*WHAT THE TASK ASKS*
Scan the data that follows and count the lines with the string "scene"; answer with the count alone.
[start of GIVEN DATA]
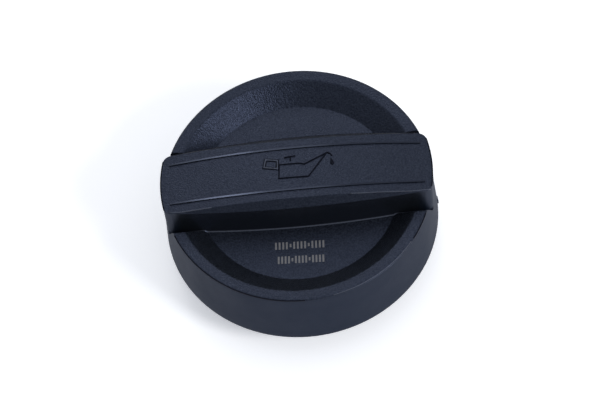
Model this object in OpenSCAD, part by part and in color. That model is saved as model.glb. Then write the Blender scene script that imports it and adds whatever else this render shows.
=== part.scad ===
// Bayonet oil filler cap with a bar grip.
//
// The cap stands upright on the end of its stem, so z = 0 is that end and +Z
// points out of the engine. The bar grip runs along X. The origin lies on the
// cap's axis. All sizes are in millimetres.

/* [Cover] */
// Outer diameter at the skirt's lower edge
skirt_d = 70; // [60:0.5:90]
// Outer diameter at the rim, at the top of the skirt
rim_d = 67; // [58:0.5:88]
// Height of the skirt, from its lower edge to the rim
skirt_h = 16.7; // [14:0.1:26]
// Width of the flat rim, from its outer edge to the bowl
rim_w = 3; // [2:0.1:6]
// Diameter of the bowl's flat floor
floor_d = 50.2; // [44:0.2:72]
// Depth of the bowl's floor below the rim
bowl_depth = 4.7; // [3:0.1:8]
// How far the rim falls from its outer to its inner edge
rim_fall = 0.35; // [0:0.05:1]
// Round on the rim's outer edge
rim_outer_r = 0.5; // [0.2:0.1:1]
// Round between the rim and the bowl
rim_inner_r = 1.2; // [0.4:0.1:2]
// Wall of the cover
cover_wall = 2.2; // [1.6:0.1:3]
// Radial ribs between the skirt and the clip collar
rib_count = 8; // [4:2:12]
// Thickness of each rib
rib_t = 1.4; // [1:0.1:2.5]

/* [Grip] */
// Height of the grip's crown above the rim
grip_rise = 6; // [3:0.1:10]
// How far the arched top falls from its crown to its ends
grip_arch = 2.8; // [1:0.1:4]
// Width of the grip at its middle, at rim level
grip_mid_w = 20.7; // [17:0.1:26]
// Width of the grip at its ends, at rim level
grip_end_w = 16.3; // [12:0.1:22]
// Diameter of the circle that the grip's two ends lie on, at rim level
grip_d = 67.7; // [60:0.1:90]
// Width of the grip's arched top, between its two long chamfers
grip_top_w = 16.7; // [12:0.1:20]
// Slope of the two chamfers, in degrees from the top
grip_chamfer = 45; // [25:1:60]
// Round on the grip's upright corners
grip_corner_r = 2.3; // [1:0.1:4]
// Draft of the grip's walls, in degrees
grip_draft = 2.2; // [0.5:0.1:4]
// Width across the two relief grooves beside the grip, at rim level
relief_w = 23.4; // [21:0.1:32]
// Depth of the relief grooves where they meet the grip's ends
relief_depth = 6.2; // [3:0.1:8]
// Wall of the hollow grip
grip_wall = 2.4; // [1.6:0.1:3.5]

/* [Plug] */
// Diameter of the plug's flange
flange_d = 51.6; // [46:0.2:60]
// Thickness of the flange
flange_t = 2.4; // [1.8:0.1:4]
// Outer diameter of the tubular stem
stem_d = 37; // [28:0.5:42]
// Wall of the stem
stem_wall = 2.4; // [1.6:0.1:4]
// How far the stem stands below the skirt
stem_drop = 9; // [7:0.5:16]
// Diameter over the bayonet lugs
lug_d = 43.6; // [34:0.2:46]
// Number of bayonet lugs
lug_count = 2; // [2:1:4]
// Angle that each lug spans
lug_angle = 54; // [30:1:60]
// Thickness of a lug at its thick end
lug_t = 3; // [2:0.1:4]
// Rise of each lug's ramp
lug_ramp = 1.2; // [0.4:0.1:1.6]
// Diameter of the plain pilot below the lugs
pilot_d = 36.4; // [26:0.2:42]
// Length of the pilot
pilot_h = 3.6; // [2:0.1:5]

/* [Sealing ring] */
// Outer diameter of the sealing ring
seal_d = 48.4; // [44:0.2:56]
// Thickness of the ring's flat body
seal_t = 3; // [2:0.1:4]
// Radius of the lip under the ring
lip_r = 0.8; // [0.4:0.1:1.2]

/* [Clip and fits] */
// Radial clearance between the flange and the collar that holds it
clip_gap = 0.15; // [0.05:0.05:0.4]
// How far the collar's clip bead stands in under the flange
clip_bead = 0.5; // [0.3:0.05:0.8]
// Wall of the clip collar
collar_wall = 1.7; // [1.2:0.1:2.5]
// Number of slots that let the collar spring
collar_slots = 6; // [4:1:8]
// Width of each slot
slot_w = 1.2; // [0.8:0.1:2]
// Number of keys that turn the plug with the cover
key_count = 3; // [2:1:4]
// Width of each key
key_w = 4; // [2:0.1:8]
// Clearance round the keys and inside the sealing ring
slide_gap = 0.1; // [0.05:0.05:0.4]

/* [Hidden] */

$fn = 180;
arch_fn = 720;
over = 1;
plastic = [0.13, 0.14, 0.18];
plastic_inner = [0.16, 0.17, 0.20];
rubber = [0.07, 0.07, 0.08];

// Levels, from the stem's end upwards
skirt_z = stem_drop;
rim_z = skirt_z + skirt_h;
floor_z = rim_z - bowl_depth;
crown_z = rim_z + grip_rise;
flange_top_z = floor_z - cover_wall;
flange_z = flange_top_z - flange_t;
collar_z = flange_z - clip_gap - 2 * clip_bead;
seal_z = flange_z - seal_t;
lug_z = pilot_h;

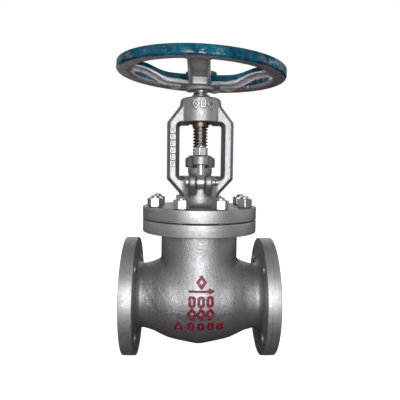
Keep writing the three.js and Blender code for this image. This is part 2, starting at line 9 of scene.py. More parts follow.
[end of GIVEN DATA]
*COMPLETE RESPONSE*
2